Altro punto: la lingua è un organo molto innervato e vascolarizzato: una lingua tagliata cinque volte in modo profondo come quella della signora Cherubini avrebbe determinato un sanguinamento tale da riempire la cavità orale di sangue impedendo di gridare la parola “Aiuto!”. Dunque, è logico pensare che quando gridò aiuto gli aggressori erano ancora presenti sulla scena del crimine e non l’avevano finita
E ancora: il perito del PM di Como, dott. Scola, rileva la presenza di materiale gastrico nello stomaco della signora Cherubini, ma non vi trova sangue , e non ne trova nemmeno nelle vie aeree, né nell’esofago: il sangue dunque è uscito dalla cavità orale; infatti, lo si trova nell’ambiente circostante il corpo della signora, in casa sua. Insomma: la signora Cherubini non ha più respirato dopo le coltellate e quindi non ha ingerito sangue, come avrebbe invece dovuto per forza fare se avesse salito le scale per ripararsi in casa sua, come affermano, in modo illogico, le sentenze.
L’elemento assolutamente nuovo è che non si è mai tenuto conto che la signora Cherubini con 8 lesioni contusive al capo e produttive di commozione cerebrale, e decine di ferite, compresa quella da scannamento, non presentava imbrattamento di sangue nelle regioni superiori del suo abbigliamento: questo significa che la signora ricevette le ferite, e in particolare la ferita da scannamento, nella posizione supina e inginocchiata in cui fu trovata, nel suo appartamento, al piano sopra rispetto a quello della strage: lì fu colpita a morte, e non al piano di sotto.
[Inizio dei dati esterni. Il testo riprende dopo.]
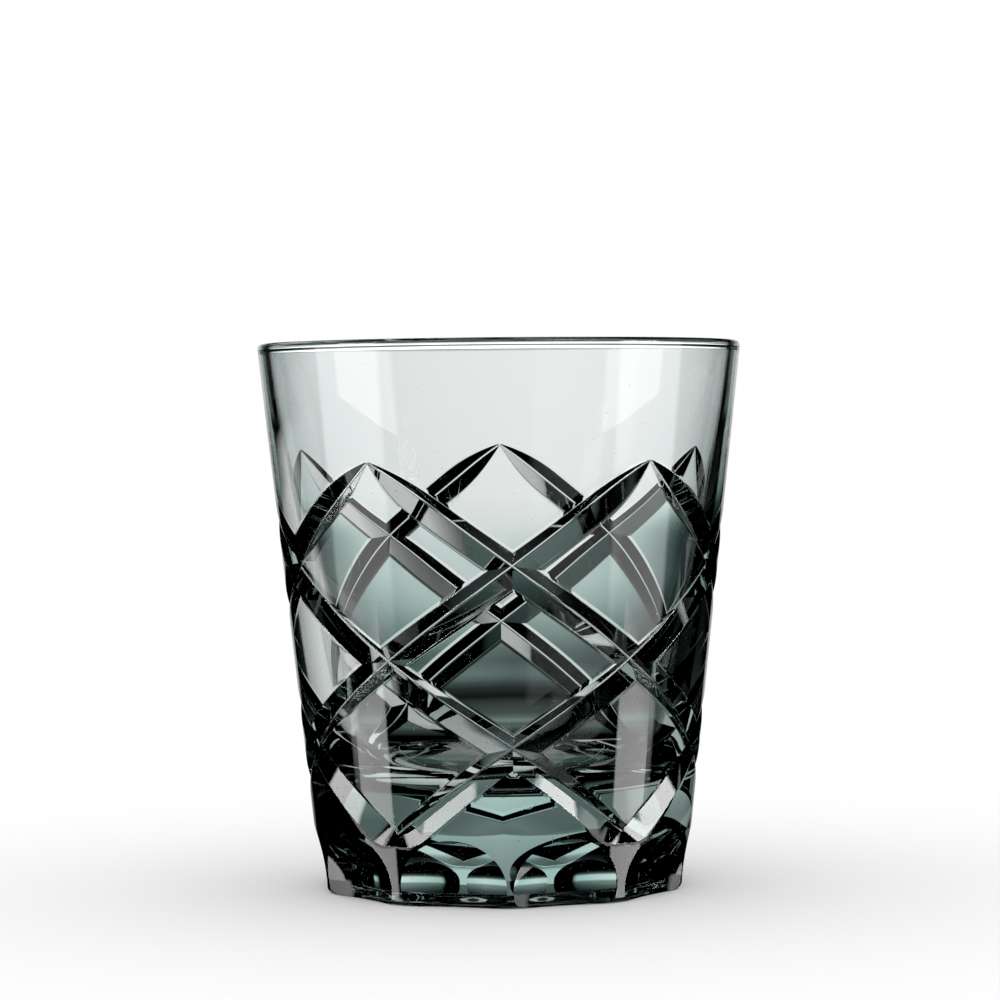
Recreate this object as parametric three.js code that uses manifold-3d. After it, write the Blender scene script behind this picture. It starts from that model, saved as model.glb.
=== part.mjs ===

Osserviamo poi come tutte queste questioni non siano mai state oggetto di confronto in sede giudiziaria: questo è un altro dato eclatante della vicenda. Mai c’è stato alcun confronto in nessun grado di giudizio. Nè il prof. Torre né la dottoressa Vasino hanno mai potuto discutere in modo scientifico in un confronto in sede giudiziaria, nonostante il fatto che la legge italiana preveda come unico luogo in cui formare una prova il contraddittorio in un processo. Senza mai avere un contraddittorio, le evidenze scientifiche sono state liquidate in sentenza. Alcuni reperti, poi, furono distrutti: anche quelli relativi alla scena del crimine riguardante la signora Cherubini.
La Corte d’Appello di Brescia ha liquidato la consulenza della dottoressa Vasino con poche parole, negandole ogni aspetto di novità. Ma i dati che emergono dalla scena del crimine non sono mai stati presi in considerazione e dibattuti in sede processuale nel contraddittorio, né nei precedenti gradi di giudizio né in occasione della richiesta di revisione bocciata poi dalla Corte d’Appello di Brescia
Uno tra gli elementi mai considerati e dunque nuovo: il giaccone della signora Cherubini, che è uno dei reperti che verrà incredibilmente distrutto. Viene trovato accanto al corpo nel suo appartamento, e non ha alcuna lesione: come è possibile, se la signora riceve decine di coltellate e colpi? Li riceve sul capo e sul tronco, ma il giaccone è integro. È evidente che la signora non indossava il giaccone quando fu colpita. Ma sicuramente lo indossava lungo le scale, prima di arrivare in casa sua. Il giaccone viene ritrovato integro, con le maniche rivoltate, come se fosse stato strappato di dosso alla signora durante un inseguimento conclusosi poi con l’aggressione in casa sua.
Ancora: sulle due rampe di scale verso il suo appartamento troviamo solo 14 gocce di sangue della signora Cherubini. Invece un paio di litri di sangue sono stati perduti nel suo appartamento. Ovviamente, è logico supporre che il suo appartamento fosse il luogo dell’aggressione.